Take an arbitrary Φ uttered in context c and expressing p and presupposing q in virtue of satisfying Condition (1). Let ψ be a formula that expresses the presupposition q. So, for all w such that [[ψ]]^c,w≠1, [[Φ]]^c,w is undefined. So, for all w such that [[Φ]]^c,w=1, [[ψ]]^c,w=1 too. (T1) follows automatically.

(T1) ◻(p → q)

So in the arbitrary case, we know that ◻(p → q). What’s more, if we can know it a priori, i.e., if (T2) is true, then we have an instance of (AK).

(T2) For an arbitrary Φ expressing p and presupposing q in virtue of satisfying Condition (1), it is knowable a priori that ◻(p → q).

We’ll have an instance of (AK) because the relevant instance of (AK) is entailed by the conjunction of (T2) and (T3):

(T3) For any p and q, if it is knowable a priori that ◻(p → q), then p is knowable a priori only if q is too.

(T3) is a modest and extremely plausible closure claim. It says merely that knowability a priori is closed under the relation knowable a priori strict implication.
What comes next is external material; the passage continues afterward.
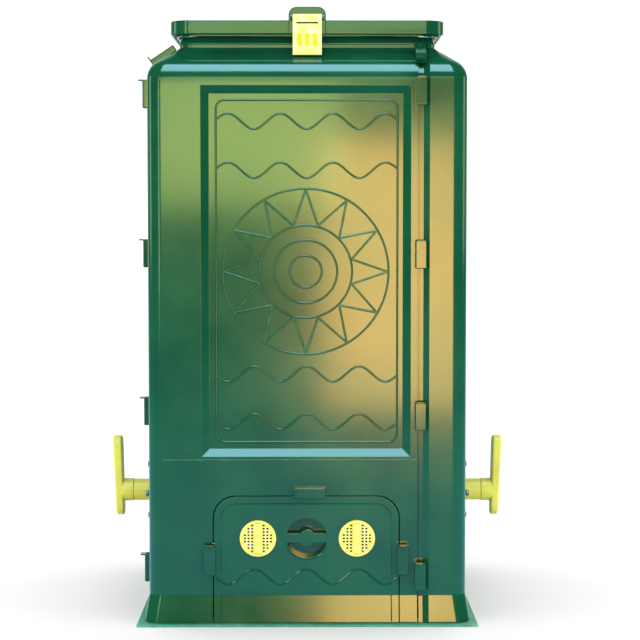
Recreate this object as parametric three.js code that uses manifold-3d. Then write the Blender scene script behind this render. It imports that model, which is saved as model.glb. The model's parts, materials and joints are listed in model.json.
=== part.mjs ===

What about (T2)? (T2) is supportable by appeal to cases (and also by an apparent lack of counterexamples). Consider a sentence Φ containing a definite description the F and which bears the presupposition that there is just one F. It will certainly in general seem to be knowable a priori that ◻[Φ → ∃!x[F(x)]]. For instance, it is plausibly knowable a priori that, necessarily, if the king of France is bald, then there is a unique king of France.

This isn’t, of course, a knockdown argument for (T2), but until I see a plausible counterexample, I’m inclined to think that it’s pretty safe to assume that it’s true.
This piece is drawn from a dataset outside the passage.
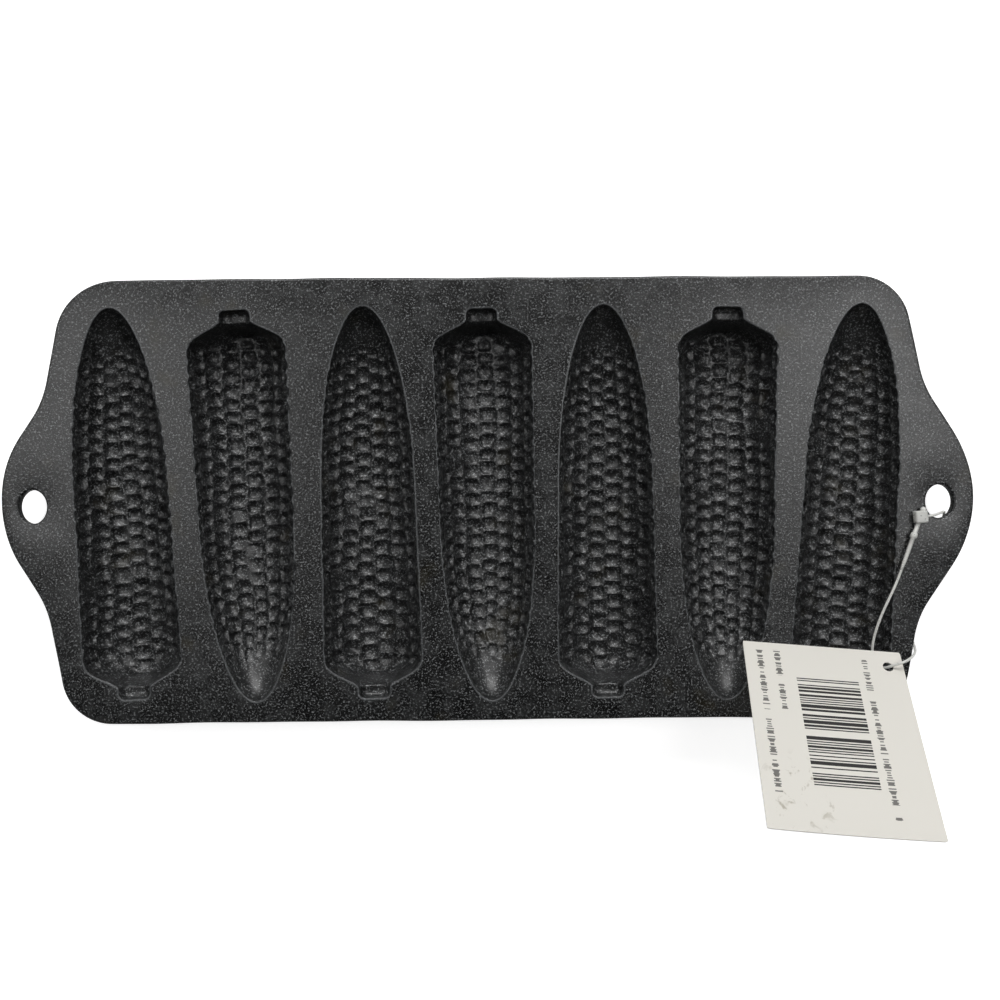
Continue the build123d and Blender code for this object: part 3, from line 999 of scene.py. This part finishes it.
ears = [oval(mounts[name], HOLE_LENGTH, HOLE_WIDTH) for name in ("hang_hole_left", "hang_hole_right")]
holes = [(placed_edge(index), 0) for index in range(COB_COUNT)] + [(ear, HOLE_ROLL) for ear in ears]
plate_points, plate_faces = slab((plate_loop, EDGE_ROLL), holes, PLATE_TOP, PLATE_BOTTOM)
plate_mesh = new_mesh("pan_plate", (plate_points * MM).tolist(), plate_faces)
plate_mesh.materials.append(iron)
smooth_shade(plate_mesh, SMOOTH_ANGLE)
plate = add_piece("pan_plate", plate_mesh)
print("plate of", len(plate_mesh.vertices), "points and", len(plate_faces), "faces")

# %% [markdown]
# ## The card tag
# The tag is stiff white card with one punched hole. It stands up from its hole towards the camera
# and curls a little. It is built flat with the plate's own function, with extra points inside so
# that it can bend, and then curled and turned into its place. Its flat place stays as a UV map.

# %% The card's shape
TAG_WIDTH, TAG_HEIGHT, TAG_THICKNESS = 54.6, 68.1, 0.4
TAG_CORNER = 0.25
TAG_HOLE_RADIUS = 1.8
TAG_HOLE_TO_SIDE, TAG_HOLE_TO_TOP = 5.3, 6.2
TAG_TILT_DEG, TAG_TURN_DEG = 42.0, -4.8
TAG_CURL, TAG_CURL_REST = 0.9, 0.3
TAG_BOW_SHARE, TAG_BEND_SHARE = 0.8, 0.6
TAG_GRID, TAG_MARGIN = 4.0, 1.0
TAG_EDGE_ROLL, TAG_EDGE_STEP, TAG_CORNER_STEP = 0.06, 1.0, 0.2
TAG_HOLE_POINTS = 32
TAG_SHARP_ANGLE = math.radians(40)


def tag_matrix():
    """From the card's own frame, with its punched hole at the origin, to the pan's frame."""
    joint = next(joint for joint in frame["joints"] if joint["name"] == "tag_flip")
    turn = Matrix.Rotation(math.radians(TAG_TURN_DEG), 4, "Z")
    tilt = Matrix.Rotation(math.radians(-TAG_TILT_DEG), 4, "X")
    return Matrix.Translation(joint["pos_m"]) @ turn @ tilt


def tag_mesh():
    """The curled card, with its flat place kept as a UV map in millimetres."""
    left, right = TAG_HOLE_TO_SIDE - TAG_WIDTH, TAG_HOLE_TO_SIDE
    low, high = TAG_HOLE_TO_TOP - TAG_HEIGHT, TAG_HOLE_TO_TOP
    corners = [(left, low), (right, low), (right, high), (left, high)]
    loop = even_loop(rounded_loop(corners, [TAG_CORNER] * 4, TAG_CORNER_STEP), TAG_EDGE_STEP)
    punched = oval(Vector((0, 0)), 2 * TAG_HOLE_RADIUS, 2 * TAG_HOLE_RADIUS, TAG_HOLE_POINTS)
    columns = np.arange(left + TAG_GRID, right - TAG_MARGIN, TAG_GRID)
    rows = np.arange(low + TAG_GRID, high - TAG_MARGIN, TAG_GRID)
    inner = [(x, y) for x in columns for y in rows if math.hypot(x, y) > 2 * TAG_HOLE_RADIUS]
    points, faces = slab((loop, TAG_EDGE_ROLL), [(punched, 0.0)], TAG_THICKNESS / 2,
                         -TAG_THICKNESS / 2, inner)
    across = (points[:, 0] - (left + right) / 2) / TAG_WIDTH * 2
    down = (high - points[:, 1]) / TAG_HEIGHT
    curled = points.copy()
    bow = down * (across ** 2 - TAG_CURL_REST) * TAG_BOW_SHARE
    curled[:, 2] += TAG_CURL * bow + TAG_CURL * down ** 2 * TAG_BEND_SHARE
    matrix = np.array(tag_matrix())
    placed = curled @ matrix[:3, :3].T * MM + matrix[:3, 3]
    mesh = new_mesh("card_tag", placed.tolist(), faces)
    layer = mesh.uv_layers.new(name="card")
    spots = [corner.vertex_index for corner in mesh.loops]
    layer.data.foreach_set("uv", points[spots, :2].astype(np.float32).ravel())
    front = points[:, 2] > TAG_THICKNESS / 4
    store(mesh, "front", "FLOAT", front)
    return mesh


tag = add_piece("card_tag", tag_mesh())
print("card of", len(tag.data.vertices), "points")

# %% [markdown]
# The card is printed in black on its front. The print here is plain: a block of bars of uneven
# widths, and a few broken rules where lines of print would be. It is made of steps and random
# numbers on the card's own millimetres, so it needs no picture and stays sharp at any size.

# %% Helpers for steps and bars
def between(tree, value, low, high):
    """1 where low < value < high, and 0 elsewhere."""
    return product(tree, maths(tree, "GREATER_THAN", value, low), maths(tree, "LESS_THAN", value, high))


def step_chance(tree, value, step, seed):
    """A random number for each step along a value, the same all over the step."""
    keyed = maths(tree, "ADD", maths(tree, "FLOOR", maths(tree, "DIVIDE", value, step)), seed)
    return add_node(tree, "ShaderNodeTexWhiteNoise", {"W": keyed}, noise_dimensions="1D")[0]


print("helpers for print: between, step_chance")

# %% What is printed on the card
BAR_BLOCK = (-32.5, -11.5, -46.4, -6.5)
BAR_STEP, BAR_SEED, BAR_GAPS = 0.42, 11.5, 0.56
RULES = ((-8.0, -56.0, 2.0), (-38.0, -19.7, 3.4), (-44.0, -56.6, 2.9))
RULE_STEP, RULE_HALF_HEIGHT, RULE_LEAST_SHARE, RULE_INK = 0.42, 1.25, 0.45, 0.8
TICK_SEED, TICK_GAPS = 3.5, 0.45
WORD_STEP, WORD_SEED, WORD_GAPS = 3.4, 7.5, 0.12


def bar_nodes(tree, x, y):
    """A plain block of bars across the card, whose widths follow no code."""
    left, right, low, high = BAR_BLOCK
    bars = maths(tree, "GREATER_THAN", step_chance(tree, y, BAR_STEP, BAR_SEED), BAR_GAPS)
    return product(tree, bars, between(tree, x, left, right), between(tree, y, low, high))


def rule_nodes(tree, x, y, line):
    """A ruled line of short uneven ticks with gaps, which only looks like small print from afar."""
    centre, low, high = line
    away = maths(tree, "ABSOLUTE", maths(tree, "SUBTRACT", x, centre))
    height = ramp(tree, step_chance(tree, y, RULE_STEP, centre), 0.0, 1.0,
                  RULE_LEAST_SHARE * RULE_HALF_HEIGHT, RULE_HALF_HEIGHT, smooth=False)
    tall = maths(tree, "LESS_THAN", away, height)
    tick = maths(tree, "GREATER_THAN", step_chance(tree, y, RULE_STEP, TICK_SEED + centre), TICK_GAPS)
    word = maths(tree, "GREATER_THAN", step_chance(tree, y, WORD_STEP, WORD_SEED + centre), WORD_GAPS)
    return product(tree, tall, tick, word, between(tree, y, low, high), RULE_INK)


print("rules:", len(RULES), "and bars about", BAR_STEP, "mm wide")

# %% [markdown]
# Uncoated card is matt and slightly warm, with a faint fibre that only shows at a low angle. A tag
# that has been handled is a little soiled near one corner.

# %% Material: uncoated white card, printed
CARD, INK, GRIME = "#e5e2da", "#2a2928", "#857a5e"
CARD_ROUGHNESS = 0.75
FIBRE_SCALE, FIBRE_DETAIL, FIBRE_HEIGHT, FIBRE_STRENGTH = 1.5, 4.0, 0.05, 0.3
GRIME_SPOT, GRIME_REACH, GRIME_CORE = (-38.0, -50.0), 17.0, 4.0
GRIME_LOOK = {"Scale": 0.22, "Detail": 4.0, "Roughness": 0.6, "Distortion": 0.4}
GRIME_CUT, GRIME_STRENGTH = (0.6, 0.72), 0.6


def grime_nodes(tree, place):
    """Smudges from handling, near one corner of the card."""
    away = vector_maths(tree, "DISTANCE", {0: place, 1: (*GRIME_SPOT, 0)})["Value"]
    near = ramp(tree, away, GRIME_REACH, GRIME_CORE)
    smear = add_node(tree, "ShaderNodeTexNoise", {"Vector": place, **GRIME_LOOK}, noise_dimensions="2D")
    return product(tree, near, ramp(tree, smear["Fac"], *GRIME_CUT), GRIME_STRENGTH)


def make_card():
    """Off-white card with a faint fibre, a plain printed block and rules, and a little grime."""
    material, tree = new_material("printed_card")
    place = add_node(tree, "ShaderNodeUVMap", uv_map="card")[0]
    x, y, _ = parted(tree, place)
    print_mask = bar_nodes(tree, x, y)
    for line in RULES:
        print_mask = maths(tree, "MAXIMUM", print_mask, rule_nodes(tree, x, y, line))
    soiled = mix(tree, grime_nodes(tree, place), linear(CARD), linear(GRIME))
    base = mix(tree, product(tree, print_mask, kept_value(tree, "front")), soiled, linear(INK))
    fibre = noise(tree, place, FIBRE_SCALE, FIBRE_DETAIL)
    return principled(material, {"Base Color": base, "Roughness": CARD_ROUGHNESS,
                                 "Normal": bumps(tree, fibre, FIBRE_HEIGHT, FIBRE_STRENGTH)})


card = make_card()
tag.data.materials.append(card)
smooth_shade(tag.data, TAG_SHARP_ANGLE)
print("made", card.name)

# %% [markdown]
# ## Milky polypropylene
# The loop is moulded in natural polypropylene, which is milky and lets some light through. A little
# transmission and a soft gloss give it that waxy look.

# %% Material: natural polypropylene, moulded
PLASTIC = "#efefeb"
PLASTIC_CLOUDS_PER_METRE, PLASTIC_DETAIL = 900.0, 2.0
PLASTIC_GLOSS = (0.2, 0.4)
PLASTIC_LOOK = {"IOR": 1.49, "Transmission Weight": 0.3}


def make_plastic():
    """Milky, slightly see-through plastic."""
    material, tree = new_material("natural_polypropylene")
    place = add_node(tree, "ShaderNodeTexCoord")["Object"]
    cloud = noise(tree, place, PLASTIC_CLOUDS_PER_METRE, PLASTIC_DETAIL)
    gloss = ramp(tree, cloud, 0.0, 1.0, *PLASTIC_GLOSS, smooth=False)
    return principled(material, {"Base Color": linear(PLASTIC), "Roughness": gloss, **PLASTIC_LOOK})


plastic = make_plastic()
head = frame["nodes"]["loop_lock_head"]
head.data.materials.clear()
for piece in (strand, tail, head):
    piece.data.materials.append(plastic)
print("made", plastic.name)

# %% [markdown]
# ## Which body each piece rides on
# The pan is one body, the loop swings in the ear's hole and the tag turns on the loop.

# %% Ride and replace
for piece in [plate, *cavities]:
    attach(piece, "pan")
    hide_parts("pan_casting")
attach(tag, "tag")
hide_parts("hang_tag")
for piece, node in ((strand, "loop_filament"), (tail, "loop_barb")):
    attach(piece, "loop")
    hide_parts(node)

# %% [markdown]
# ## Floor
# The floor is white, and for the camera it also glows a little, so that it reads as plain white
# where nothing shades it and still keeps the pan's soft shadow. Reflections see that glow too, but
# not right under the pan, where the real floor lies in shade.

# %% Floor
FLOOR_SIZE = 4.0
FLOOR_COLOUR = "#f4f4f4"
FLOOR_GLOW = 0.8
PAN_SHADE = (0.19, 0.1, 1.0)
PAN_SHADE_FADE = (0.9, 1.3)


def make_floor():
    """White floor: lit like paper, and glowing a little for what looks straight at it."""
    material, tree = new_material("white_floor")
    rays = add_node(tree, "ShaderNodeLightPath")
    paper = add_node(tree, "ShaderNodeBsdfDiffuse", {"Color": linear(FLOOR_COLOUR)})
    place = add_node(tree, "ShaderNodeTexCoord")["Object"]
    spread = vector_maths(tree, "DIVIDE", {0: place, 1: PAN_SHADE})[0]
    away = vector_maths(tree, "LENGTH", {0: spread})["Value"]
    open_floor = ramp(tree, away, *PAN_SHADE_FADE)
    seen = maths(tree, "MAXIMUM", rays["Is Camera Ray"], product(tree, rays["Is Glossy Ray"], open_floor))
    seen = maths(tree, "MAXIMUM", seen, rays["Is Transmission Ray"])
    glow = add_node(tree, "ShaderNodeEmission", {"Strength": product(tree, seen, FLOOR_GLOW)})
    total = add_node(tree, "ShaderNodeAddShader", {0: paper[0], 1: glow[0]})
    add_node(tree, "ShaderNodeOutputMaterial", {"Surface": total[0]})
    return material


half = FLOOR_SIZE / 2
floor_corners = [(-half, -half, 0), (half, -half, 0), (half, half, 0), (-half, half, 0)]
floor_mesh = new_mesh("floor", floor_corners, [(0, 1, 2, 3)])
floor_mesh.materials.append(make_floor())
floor = add_piece("floor", floor_mesh)
print("floor", FLOOR_SIZE, "m wide")

# %% [markdown]
# ## Light
# The light comes from a wide soft panel beyond the pan and a smaller one high at each side. They
# brighten the plate's two ends and its far edge and leave its middle and near edge darker. One sun
# would throw a hard shadow, which a table in a soft box doesn't have.

# %% Light: name, place, width and height in metres, and power in watts
LAMPS = (
    ("far_panel", (0.05, 0.98, 0.78), (1.1, 0.45), 8.5),
    ("right_panel", (0.54, 0.2, 1.0), (0.42, 0.54), 2.25),
    ("left_panel", (-0.6, 0.16, 1.0), (0.42, 0.62), 1.7),
)


def area_light(name, place, size, power):
    """A rectangular soft light that points at the pan."""
    lamp = bpy.data.lights.new(name, "AREA")
    lamp.shape = "RECTANGLE"
    lamp.size, lamp.size_y = size
    lamp.energy = power
    light = add_piece(name, lamp)
    light.location = place
    light.rotation_mode = "QUATERNION"
    light.rotation_quaternion = (-Vector(place)).to_track_quat("-Z", "Y")


for lamp_facts in LAMPS:
    area_light(*lamp_facts)
print("lamps:", ", ".join(lamp_facts[0] for lamp_facts in LAMPS))

# %% [markdown]
# The room is dim and a little brighter on its far side, which gives the iron something soft to
# reflect. What looks straight at it, or through the plastic, sees plain white.

# %% The room round it
ROOM_NEAR, ROOM_FAR = 0.03, 0.45
ROOM_CUT = (0.05, 0.75)


def make_room():
    """A dim room that is brighter towards its far side, and plain white where the camera sees it."""
    room = bpy.data.worlds.new("soft_room")
    room.use_nodes = True
    tree = room.node_tree
    tree.nodes.clear()
    far = parted(tree, add_node(tree, "ShaderNodeTexCoord")["Generated"])[1]
    side = ramp(tree, far, *ROOM_CUT, ROOM_NEAR, ROOM_FAR)
    rays = add_node(tree, "ShaderNodeLightPath")
    white = maths(tree, "MAXIMUM", rays["Is Camera Ray"], rays["Is Transmission Ray"])
    strength = maths(tree, "MAXIMUM", white, side)
    sky = add_node(tree, "ShaderNodeBackground", {"Color": linear("#ffffff"), "Strength": strength})
    add_node(tree, "ShaderNodeOutputWorld", {"Surface": sky[0]})
    return room


bpy.context.scene.world = make_room()
bpy.context.scene.view_settings.view_transform = "Standard"
print("made", bpy.context.scene.world.name)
3. (AK) from Condition (2)

We introduce a rigidifying actually operator ‘@’ (with the usual interpretation) and reason as follows.

Consider an arbitrary Φ uttered at c and expressing p and presupposing q via satisfying Condition (2). So there is a formula ψ expressing q such that, for all w where [[ψ]]^c,w≠1, if w is the world of utterance (i.e., if w is c’s world), then [[Φ]]^c is undefined. Letting c just be an arbitrary context of utterance in the actual world (so w_c is just the actual world), we therefore know that if [[Φ]]^c,w_c = 1, then [[ψ]]^c,w_c = 1. We also know that [[Φ]]^c,w_c = 1 iff @p, and that [[ψ]]^c,w_c = 1 iff @q. So we have that (@p → @q). But then, by a standard logic for the ‘@’ operator, we have @(p → q), and so (T4).

(T4) ◻@(p → q)

Since we know that ◻@(p → q), the argument proceeds roughly as before. If we can know (T4) a priori, i.e., if (T5) is true, then we have an instance of (AK).
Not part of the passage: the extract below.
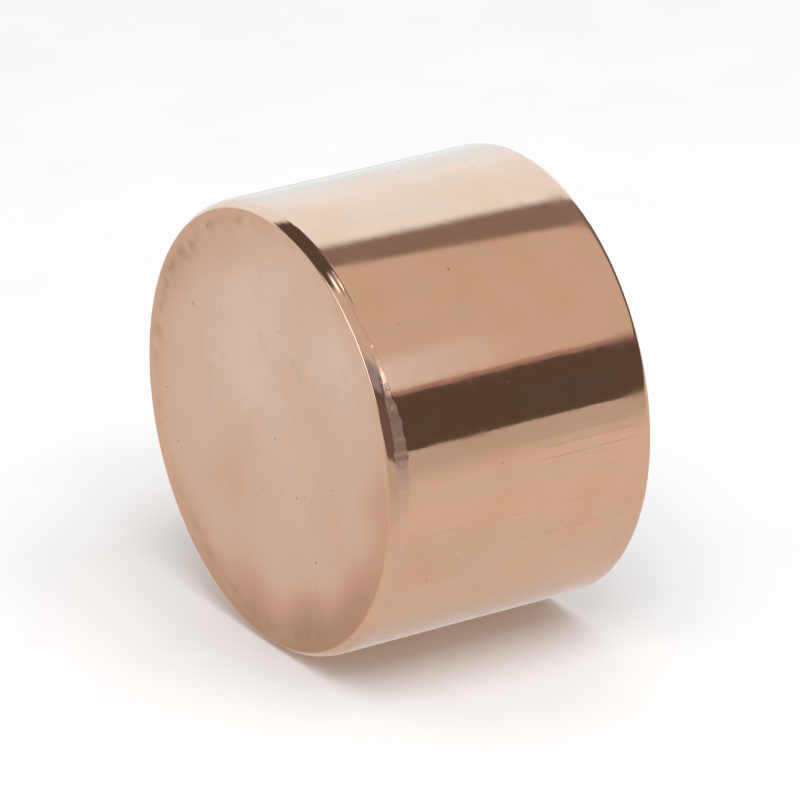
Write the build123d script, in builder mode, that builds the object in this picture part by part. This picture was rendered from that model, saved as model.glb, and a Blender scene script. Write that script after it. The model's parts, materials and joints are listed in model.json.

(T5) For an arbitrary Φ expressing p and presupposing q in virtue of satisfying Condition (2), it is knowable a priori that ◻@(p → q).

That’s because the relevant instance of (AK) is entailed by the conjunction of (T5) and (T6):

(T6) For any p and q, if it is knowable a priori that ◻@(p → q), then p is knowable a priori only if q is too.

(T6) is extremely plausible, for exactly the same reasons that the earlier closure condition (T3) is plausible.

As was the case with (T2), (T5) is supportable by appeal to cases and by an apparent lack of counterexamples. Let’s look at a case. Consider sentence J…

(J) Julius works at Orange Julius

…uttered at a context c in which ‘Julius’ has been stipulated to name the inventor of the zip. Let j be the proposition expressed by J, let K be a formula expressing the proposition that there is a unique inventor of the zip, and let k be this proposition.

It seems to be knowable a priori (for the philosophically sophisticated stipulator) that: for all w such that [[K]]^c,w≠1, if w is the world in which J is uttered, [[J]]^c is undefined. This is because, for all w such that [[K]]^c,w≠1 (i.e., all worlds where there is not a unique inventor of the zip), if w is the world in which J is uttered, the stipulation has failed to fix a lexical meaning for ‘Julius’, and this is sufficient to make to make [[J]]^c undefined. But then we can reason a priori to the following instance of (T4), using exactly the reasoning by which (T4) was established in the first place.

(T7) ◻@(j → k)

So it seems that (T7)’s truth is knowable a priori. The relevant instance of (AK) follows immediately from this and (T6).

There are, of course, a lot of other ways in which a sentence can semantically presuppose something in virtue of satisfying condition (2). The general task will be to show that, in each of these cases, it is knowable a priori that the sentence and its presupposition do in fact satisfy condition (2), from which it will be easy to show that the relevant instance of (T4) (and, so, the relevant instance of (AK)) can be known a priori. I can’t think of a single reason to think that this general task isn’t feasible; a basic condition of linguistic competence seems to be having some kind of a priori understanding of the conditions under which your utterances will fail to express anything meaningful.

I think these are quite persuasive arguments for (AK). Anyone who wants to reject (AK) needs to say something persuasive against them.